= Task =
The listing below contains a span that opens with the line containing "Model this object" and closes with the line containing "floor_fillet = 6.0". Return that span exactly.

= CAD and scene scripts =
┌──

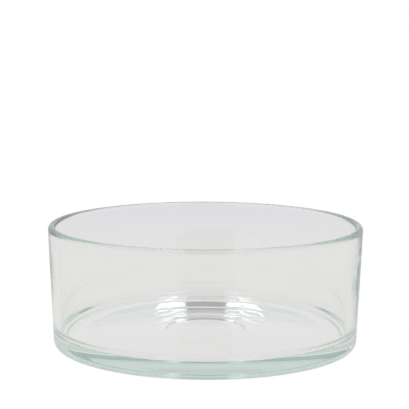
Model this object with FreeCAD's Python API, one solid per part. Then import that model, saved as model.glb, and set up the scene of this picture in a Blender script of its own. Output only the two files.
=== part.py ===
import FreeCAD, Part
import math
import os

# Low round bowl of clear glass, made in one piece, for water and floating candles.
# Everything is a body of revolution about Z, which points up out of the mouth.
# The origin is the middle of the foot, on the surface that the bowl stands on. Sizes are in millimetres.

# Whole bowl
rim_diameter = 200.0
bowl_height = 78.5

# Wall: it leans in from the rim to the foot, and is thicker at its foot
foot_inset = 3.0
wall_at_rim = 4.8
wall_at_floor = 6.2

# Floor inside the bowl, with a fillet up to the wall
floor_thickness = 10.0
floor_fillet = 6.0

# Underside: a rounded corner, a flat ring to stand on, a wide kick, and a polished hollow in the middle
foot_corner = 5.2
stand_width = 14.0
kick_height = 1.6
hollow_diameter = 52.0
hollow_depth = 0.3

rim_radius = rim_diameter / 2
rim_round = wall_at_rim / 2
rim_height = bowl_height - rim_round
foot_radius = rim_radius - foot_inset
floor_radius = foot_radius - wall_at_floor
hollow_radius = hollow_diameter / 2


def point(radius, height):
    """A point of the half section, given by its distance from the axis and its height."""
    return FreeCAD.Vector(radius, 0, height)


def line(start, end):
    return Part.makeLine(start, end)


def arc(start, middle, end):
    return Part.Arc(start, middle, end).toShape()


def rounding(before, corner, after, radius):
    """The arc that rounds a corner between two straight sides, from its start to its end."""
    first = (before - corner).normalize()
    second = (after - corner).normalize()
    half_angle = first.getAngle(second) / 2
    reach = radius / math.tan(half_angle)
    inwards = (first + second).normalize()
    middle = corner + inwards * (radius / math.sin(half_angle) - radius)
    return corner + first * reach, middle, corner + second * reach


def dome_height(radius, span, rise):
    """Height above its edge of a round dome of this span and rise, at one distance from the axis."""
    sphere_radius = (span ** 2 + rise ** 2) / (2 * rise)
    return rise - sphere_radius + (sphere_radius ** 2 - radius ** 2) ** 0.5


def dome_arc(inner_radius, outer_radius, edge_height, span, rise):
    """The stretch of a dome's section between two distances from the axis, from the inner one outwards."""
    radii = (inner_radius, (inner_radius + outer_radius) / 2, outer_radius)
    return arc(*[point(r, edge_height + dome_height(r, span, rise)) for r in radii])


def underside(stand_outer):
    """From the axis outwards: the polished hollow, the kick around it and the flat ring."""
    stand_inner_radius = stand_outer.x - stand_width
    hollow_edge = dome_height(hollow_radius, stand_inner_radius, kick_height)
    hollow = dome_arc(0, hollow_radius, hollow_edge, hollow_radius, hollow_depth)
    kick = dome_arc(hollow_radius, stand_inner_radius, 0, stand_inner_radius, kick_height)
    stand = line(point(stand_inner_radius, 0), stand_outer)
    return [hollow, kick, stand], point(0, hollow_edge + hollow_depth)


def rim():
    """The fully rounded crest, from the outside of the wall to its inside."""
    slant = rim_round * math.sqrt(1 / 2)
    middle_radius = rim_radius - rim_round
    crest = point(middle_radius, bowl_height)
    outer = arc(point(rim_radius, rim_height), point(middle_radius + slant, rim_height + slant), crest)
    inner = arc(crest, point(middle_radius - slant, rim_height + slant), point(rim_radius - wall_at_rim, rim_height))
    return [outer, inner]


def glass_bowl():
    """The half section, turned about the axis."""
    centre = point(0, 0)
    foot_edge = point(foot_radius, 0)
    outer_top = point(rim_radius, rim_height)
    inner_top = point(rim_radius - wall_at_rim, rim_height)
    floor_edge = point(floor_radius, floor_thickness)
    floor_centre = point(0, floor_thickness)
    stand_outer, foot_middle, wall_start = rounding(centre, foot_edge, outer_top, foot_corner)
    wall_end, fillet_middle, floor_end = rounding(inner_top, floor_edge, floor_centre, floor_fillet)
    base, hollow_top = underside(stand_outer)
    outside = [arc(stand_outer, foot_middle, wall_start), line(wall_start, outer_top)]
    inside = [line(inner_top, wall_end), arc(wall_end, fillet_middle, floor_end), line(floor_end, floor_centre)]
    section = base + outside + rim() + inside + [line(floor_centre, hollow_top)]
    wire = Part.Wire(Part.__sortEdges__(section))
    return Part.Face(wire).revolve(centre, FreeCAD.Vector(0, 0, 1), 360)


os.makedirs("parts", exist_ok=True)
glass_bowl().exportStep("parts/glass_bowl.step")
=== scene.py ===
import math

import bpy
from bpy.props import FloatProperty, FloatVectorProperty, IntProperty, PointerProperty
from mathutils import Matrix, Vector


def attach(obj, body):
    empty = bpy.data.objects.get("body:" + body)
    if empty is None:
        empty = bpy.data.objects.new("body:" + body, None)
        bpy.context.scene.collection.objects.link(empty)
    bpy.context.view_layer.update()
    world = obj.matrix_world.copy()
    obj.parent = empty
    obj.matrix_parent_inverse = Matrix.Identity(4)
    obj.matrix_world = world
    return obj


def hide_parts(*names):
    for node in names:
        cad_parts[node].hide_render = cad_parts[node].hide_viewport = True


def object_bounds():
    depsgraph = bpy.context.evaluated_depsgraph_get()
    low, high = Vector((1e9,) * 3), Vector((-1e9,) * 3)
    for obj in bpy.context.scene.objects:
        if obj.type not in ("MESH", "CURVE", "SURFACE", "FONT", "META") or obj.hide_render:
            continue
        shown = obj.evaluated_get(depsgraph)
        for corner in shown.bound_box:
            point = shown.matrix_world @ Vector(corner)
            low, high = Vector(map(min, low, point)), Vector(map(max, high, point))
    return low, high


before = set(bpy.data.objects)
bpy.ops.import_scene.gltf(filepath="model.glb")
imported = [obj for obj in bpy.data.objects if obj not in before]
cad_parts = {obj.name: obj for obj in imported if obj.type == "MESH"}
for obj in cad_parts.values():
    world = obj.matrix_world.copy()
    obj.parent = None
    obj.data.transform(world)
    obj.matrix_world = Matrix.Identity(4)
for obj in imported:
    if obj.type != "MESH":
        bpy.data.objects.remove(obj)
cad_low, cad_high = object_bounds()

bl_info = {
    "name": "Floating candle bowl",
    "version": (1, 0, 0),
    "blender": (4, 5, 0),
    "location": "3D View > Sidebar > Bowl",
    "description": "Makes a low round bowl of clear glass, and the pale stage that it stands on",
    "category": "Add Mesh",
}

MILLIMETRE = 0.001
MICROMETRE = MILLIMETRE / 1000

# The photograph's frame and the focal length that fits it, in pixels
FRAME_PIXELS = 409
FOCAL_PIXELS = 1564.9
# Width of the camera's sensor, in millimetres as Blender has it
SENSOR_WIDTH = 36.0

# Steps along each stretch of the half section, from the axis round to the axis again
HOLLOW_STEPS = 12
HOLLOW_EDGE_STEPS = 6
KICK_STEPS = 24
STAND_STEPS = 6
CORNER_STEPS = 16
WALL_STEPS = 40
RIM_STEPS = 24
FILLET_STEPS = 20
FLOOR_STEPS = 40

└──
┌──

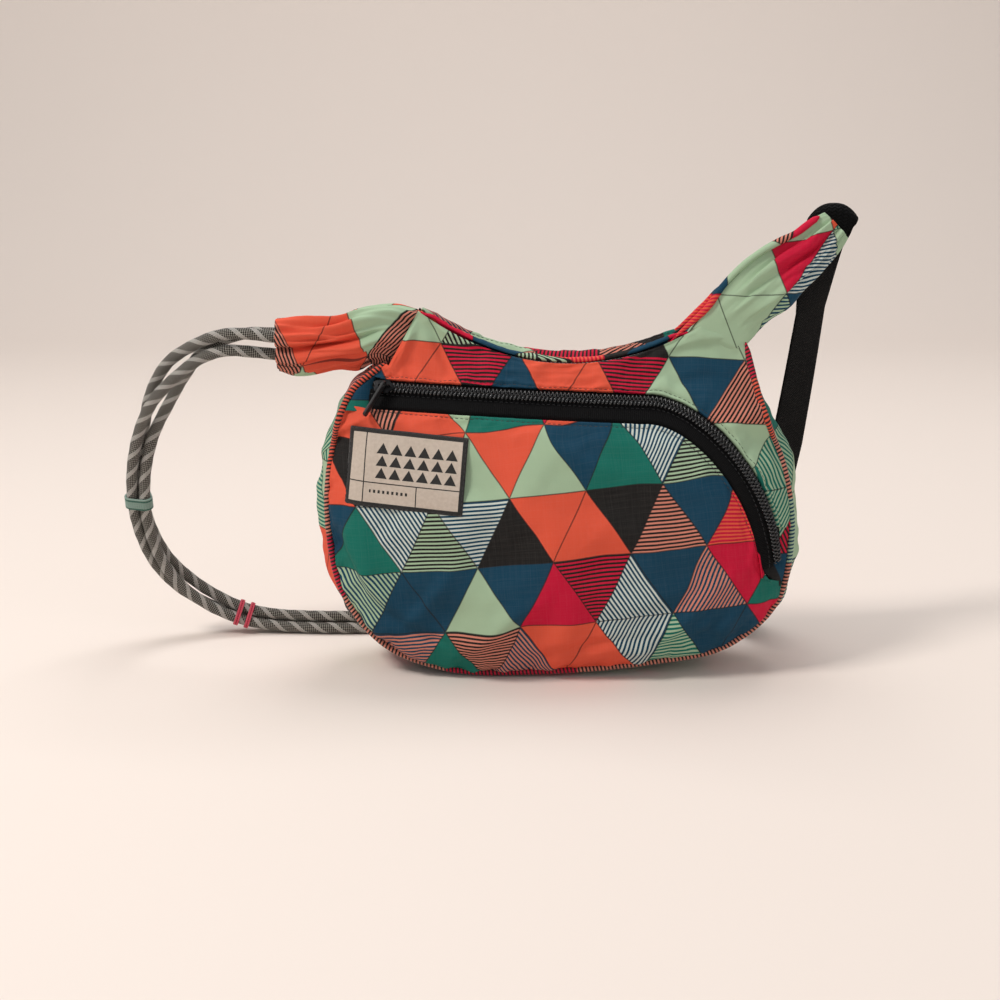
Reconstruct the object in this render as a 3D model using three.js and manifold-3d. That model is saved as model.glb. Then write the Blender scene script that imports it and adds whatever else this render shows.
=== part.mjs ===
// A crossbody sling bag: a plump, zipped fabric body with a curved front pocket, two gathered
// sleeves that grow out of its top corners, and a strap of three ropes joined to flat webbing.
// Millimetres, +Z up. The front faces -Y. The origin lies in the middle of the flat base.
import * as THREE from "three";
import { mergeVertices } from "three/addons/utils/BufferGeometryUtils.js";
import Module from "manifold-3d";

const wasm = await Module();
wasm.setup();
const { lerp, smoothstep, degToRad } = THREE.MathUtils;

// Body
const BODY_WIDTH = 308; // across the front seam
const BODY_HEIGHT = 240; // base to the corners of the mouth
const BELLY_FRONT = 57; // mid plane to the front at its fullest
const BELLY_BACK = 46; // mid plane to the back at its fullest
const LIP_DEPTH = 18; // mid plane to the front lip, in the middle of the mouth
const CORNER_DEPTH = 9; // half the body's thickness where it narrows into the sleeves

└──

= Solved problem =
Model this object with FreeCAD's Python API, one solid per part. Then import that model, saved as model.glb, and set up the scene of this picture in a Blender script of its own. Output only the two files.
=== part.py ===
import FreeCAD, Part
import math
import os

# Low round bowl of clear glass, made in one piece, for water and floating candles.
# Everything is a body of revolution about Z, which points up out of the mouth.
# The origin is the middle of the foot, on the surface that the bowl stands on. Sizes are in millimetres.

# Whole bowl
rim_diameter = 200.0
bowl_height = 78.5

# Wall: it leans in from the rim to the foot, and is thicker at its foot
foot_inset = 3.0
wall_at_rim = 4.8
wall_at_floor = 6.2

# Floor inside the bowl, with a fillet up to the wall
floor_thickness = 10.0
floor_fillet = 6.0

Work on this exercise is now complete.